On le sait, historiquement, l’UGTT a toujours eu une double casquette, politique et syndicale. Le puissant syndicat n’a jamais pu se désintéresser du sort politique du pays. La révolution, puis, la transition a renforcé davantage son rôle politique. Elle reste à ce titre le dernier recours lorsque les partis politiques et le pouvoir n’arrivent pas à trouver une issue quelconque. A la grande satisfaction de la société civile.
Cette double casquette, elle ne peut s’en affranchir encore aujourd’hui, en dépit des accords de Carthage et du soutien au gouvernement d’union nationale. Dans l’échelle des priorités de la Centrale, l’intérêt des travailleurs l’emporte sur l’intérêt du gouvernement ou de l’Etat. Pour l’UGTT, aussi curieux soit-il, l’intérêt supérieur du pays ne peut être autre que celui des travailleurs ou de ses syndiqués. La crise, faite par les autres, reste pour les autres. Que les syndiqués fassent des sit-ins et grèves à répétitions, parfois pour des raisons peu probantes, qu’ils soient manipulés par certains partis contestataires, qu’ils fassent de la politique politicienne au grand jour, tant pis, tant que cela ne va pas à l’encontre des intérêts de l’UGTT, et tant que cela renforce son incontournable rôle d’arbitre social.
Bref, l’UGTT se complait dans ce double rôle.
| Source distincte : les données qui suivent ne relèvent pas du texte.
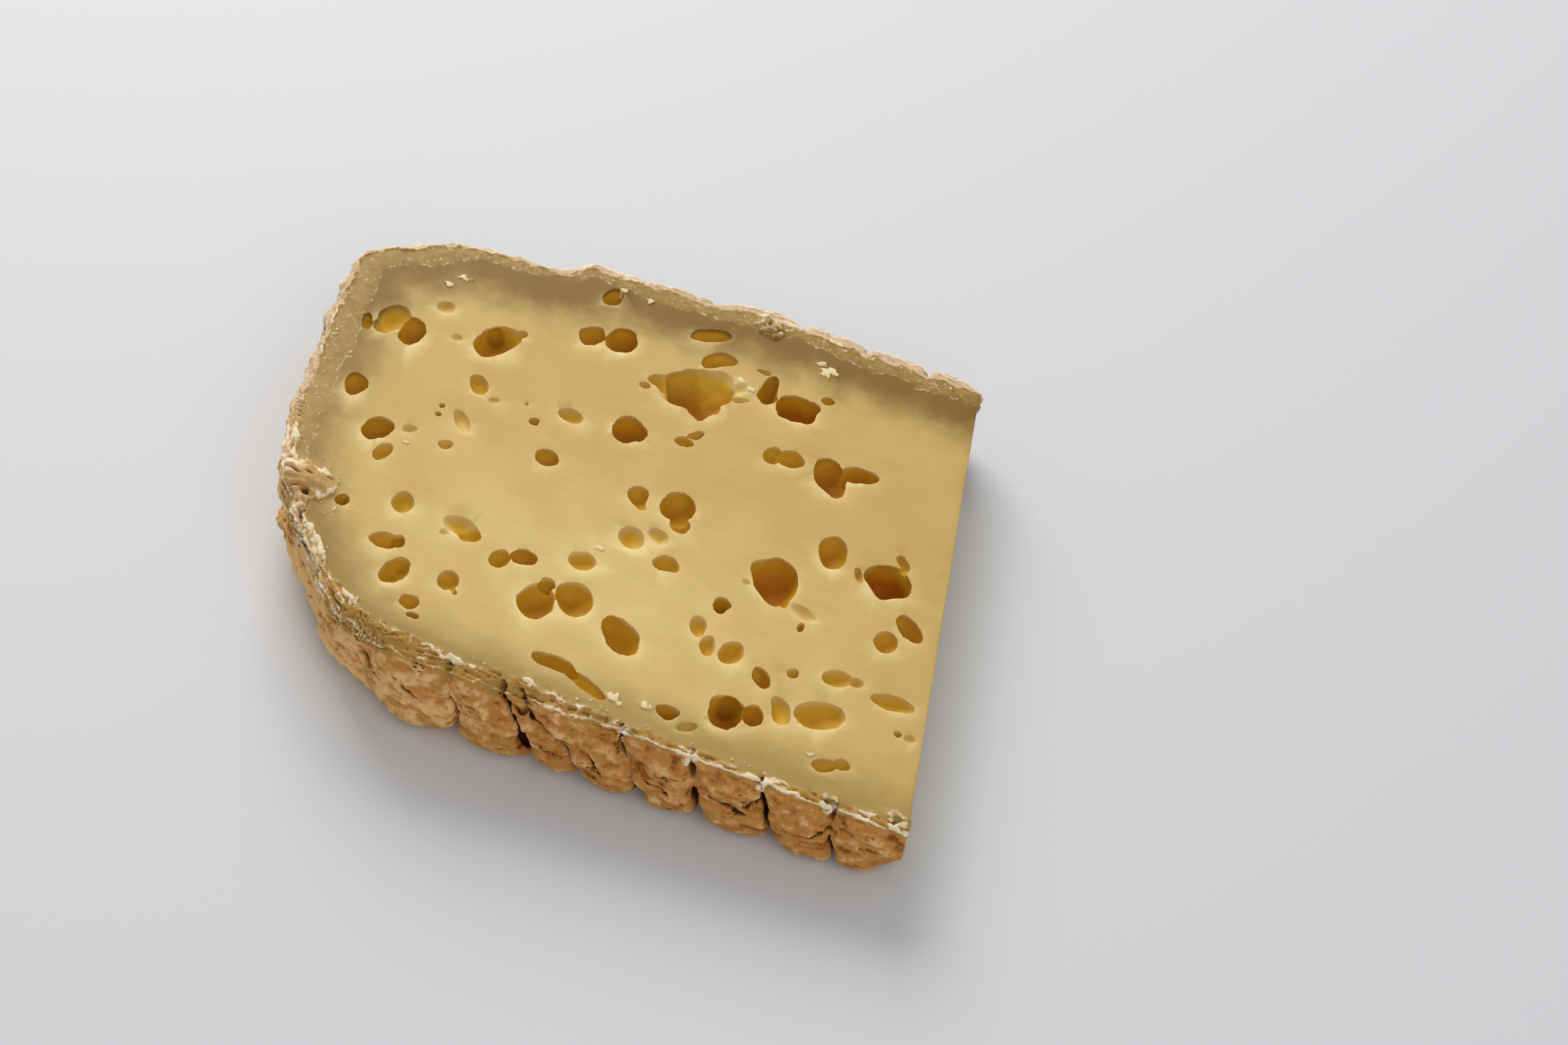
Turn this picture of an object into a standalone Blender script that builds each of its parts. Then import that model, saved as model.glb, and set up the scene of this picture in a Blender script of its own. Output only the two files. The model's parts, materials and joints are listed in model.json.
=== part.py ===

Pour le gouvernement d’union nationale, elle est simultanément « in » et « out », elle est dedans et dehors. Elle n’a jamais été tout à fait « in- in » dans quelque politique que ce soit. C’est le procédé le plus opportun pour elle, en vue justement d’avoir un impact social et politique sur le gouvernement Chahed lui-même, fut-il d’union nationale. Ce sont le Président Essebsi et sa majorité qui sont venus la chercher, elle n’a rien demandé. Elle doit alors faire les choses comme elle l’entend. La crise ne doit pas profiter aux possédants, à l’UTICA ou à la majorité. Il n’y a pas d’intérêt, ni de stabilité étatique séparés des intérêts des travailleurs.
Pour l’instant, c’est encore le cercle vicieux qui prévaut : les entreprises ne produisent plus, les travailleurs et les fonctionnaires travaillent peu, et l’Etat reste un pseudo-arbitre, impuissant et inerte. Un Etat-spectateur qui n’a plus les moyens de son action.